Instructions for reproducing the results and plots

Following instructions explain the procedure for replicating the results and the figures in the paper:

Kajić, I., Gosmann, J., Stewart, T., Wennekers, T., Eliasmith, C.: "Towards a Cognitively Realistic Representation of Word Associations"

1. Requirements

Most of the requirements should be installable with pip.

For running the spiking neural network model:

For processing the raw Google n-gram data:

Normally preprocessed n-gram data will be fetched from figshare and this dependency is not required. It is only needed to regenerate the data published on figshare.

Clone the repository in the folder where you want to save the project:

git clone git@github.com:ctn-archive/kajic-cogsci2016.git

2. Fetching and processing data

Getting and processing the data can take a long time (up to a few hours, depending on the machine).

This project uses data available from other online sources:

To fetch this data and generate corresponding matrices used in the paper, run the script:

doit

in the cloned repository. This script will fetch the data from the corresponding sources and generate matrices in the following folders:

Free association norms and google n-gram: ./data/associationmatrices/

SVD Reduced representations of free norms and n-gram data: ./data/semanticpointers/

The raw Google n-grams are over 120 GB, for that reason the default setting in the script will not attempt to download the raw data. Instead, it gets the processed data stored on figshare which is around 200 MB.

To obtain the data for the Figure 3 A) and B) in the paper, you need to run the network simulation that actually produces the spikes. This requires up to 6GB of memory. This can be done with:

python sparat/model/benchmark.py

For reproduce the RMSE plot in Figure 3 C), we need to run several different models, each corresponding to a different number of neurons. Again, this is a computationally exhausting step which can require up to 6GB of memory and can take some time. To do so, run:

psy-doit

and go and grab a coffee. This will produce psywork/result.h5. Copy or move this file to data/neural-accuracy.h5. Alternatively, you can download the data we have used in the paper from the figshare.

3. Creating tables and plots

All the figures in this paper have been generated using Python scripts in Jupyter Notebooks in the directory notebook.

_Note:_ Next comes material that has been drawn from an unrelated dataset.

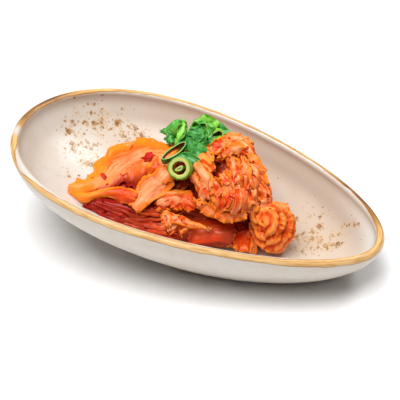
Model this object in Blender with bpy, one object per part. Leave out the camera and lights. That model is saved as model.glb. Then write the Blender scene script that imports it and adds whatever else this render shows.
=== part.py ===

Following notebooks reproduce the data:

  • Target positions.ipynb: Table 1, Figure 1
  • Match with experimental data with curve fitting.ipynb: Table 2, Figure 2
  • Neural Accuracy.ipynb: Figure 3 C)
  • Neural.ipynb: Figure 3 A), B)

Running these notebooks will generate contents in:

.\txt\cogsci-paper\{figures,tables}

Repository organization

data

Data files not included in the directory and are either downloaded from external resources or generated by scripts.

figures

Figures used in the paper.

notebooks

Jupyter notebooks with data analyses and plotting.

psy-tasks

Task definition files for the serial farming tool psyrun.

scripts

Data processing scripts meant to be invoked from the command line.

sparat

Python source code for processing the data and the model excluding command line tools.

tables

Generated LaTeX tables for the paper.

txt

Documentation including the CogSci paper.